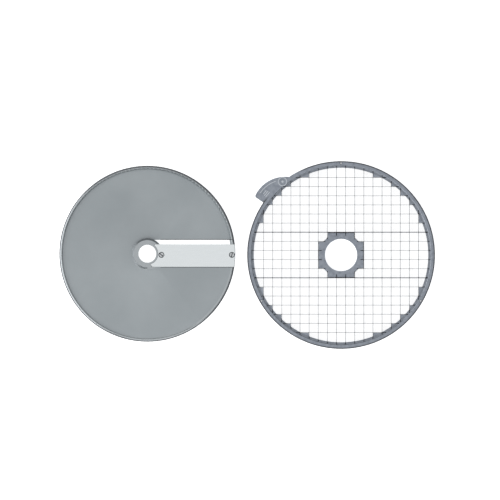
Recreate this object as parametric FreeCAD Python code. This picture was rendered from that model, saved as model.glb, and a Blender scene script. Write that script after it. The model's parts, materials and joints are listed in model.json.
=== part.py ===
import FreeCAD, Part
import math
import os

# Dicing kit of a vegetable cutter: a slicing disc and a dicing grid, lying side by side.
# Millimetres, +Z up, origin in the middle of the kit on the surface that it lies on.
# +X runs from the disc to the grid. The cutting side of both pieces is up.

# ---- driving sizes: the kit ----
KIT_GAP = 13.0              # clear space between the disc and the grid
DISC_SHIFT_Y = 1.4          # the disc lies this much further back than the grid

# ---- driving sizes: dicing grid ----
DICE = 10.0                 # edge of the diced cube, which is the pitch of the blades
EDGE_CELL = 4.0             # least width of the cells along the ring
GRID_D = 206.0              # ring, outside
RING_W = 7.2                # ring wall at the flange, from the inner circle outwards
RING_H = 16.0
FLANGE_H = 8.0              # upper part of the ring, which rests in the machine
FLANGE_LIP = 2.0            # how far the flange stands out over the skirt below it
LEDGE_W = 2.4               # lower inner step of the ring, which holds the blade ends
LEDGE_DROP = 1.5            # ledge below the ring's top
TOP_ROUND = 0.9             # rounding of the ring's top edges
TOOTH_FILLET = 2.0
TOOTH_FILLET_SHARE = 0.45   # most of a tooth's side that its rounding takes
BLADE_T = 0.5
BLADE_H = 11.0
BLADE_TOP_DROP = 2.0        # cutting edges below the ring's top
EDGE_H = 1.6                # height of the ground edge
EDGE_T = 0.16               # thickness left at the very edge
BAR_T = 1.0                 # the two stout bars that carry the hub
BAR_FOOT = 1.0              # bars above the surface that the grid lies on
SLOT_GAP = 0.15             # blade to each side of its slot
END_GAP = 0.1               # blade end to the end of its slot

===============

[Problem description]: Copy every line exactly. Leave nothing out.

[Solution for this problem]:
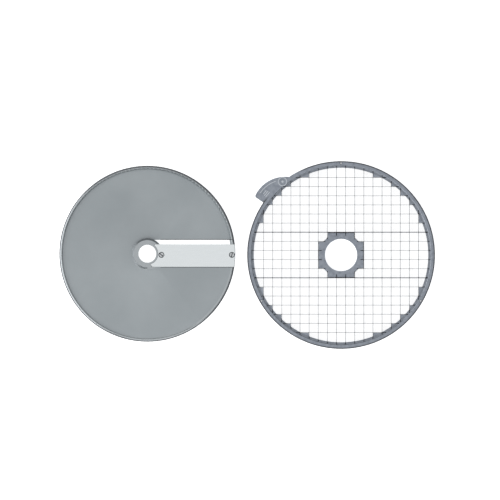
Recreate this object as parametric FreeCAD Python code. This picture was rendered from that model, saved as model.glb, and a Blender scene script. Write that script after it. The model's parts, materials and joints are listed in model.json.
=== part.py ===
import FreeCAD, Part
import math
import os

# Dicing kit of a vegetable cutter: a slicing disc and a dicing grid, lying side by side.
# Millimetres, +Z up, origin in the middle of the kit on the surface that it lies on.
# +X runs from the disc to the grid. The cutting side of both pieces is up.

# ---- driving sizes: the kit ----
KIT_GAP = 13.0              # clear space between the disc and the grid
DISC_SHIFT_Y = 1.4          # the disc lies this much further back than the grid

# ---- driving sizes: dicing grid ----
DICE = 10.0                 # edge of the diced cube, which is the pitch of the blades
EDGE_CELL = 4.0             # least width of the cells along the ring
GRID_D = 206.0              # ring, outside
RING_W = 7.2                # ring wall at the flange, from the inner circle outwards
RING_H = 16.0
FLANGE_H = 8.0              # upper part of the ring, which rests in the machine
FLANGE_LIP = 2.0            # how far the flange stands out over the skirt below it
LEDGE_W = 2.4               # lower inner step of the ring, which holds the blade ends
LEDGE_DROP = 1.5            # ledge below the ring's top
TOP_ROUND = 0.9             # rounding of the ring's top edges
TOOTH_FILLET = 2.0
TOOTH_FILLET_SHARE = 0.45   # most of a tooth's side that its rounding takes
BLADE_T = 0.5
BLADE_H = 11.0
BLADE_TOP_DROP = 2.0        # cutting edges below the ring's top
EDGE_H = 1.6                # height of the ground edge
EDGE_T = 0.16               # thickness left at the very edge
BAR_T = 1.0                 # the two stout bars that carry the hub
BAR_FOOT = 1.0              # bars above the surface that the grid lies on
SLOT_GAP = 0.15             # blade to each side of its slot
END_GAP = 0.1               # blade end to the end of its slot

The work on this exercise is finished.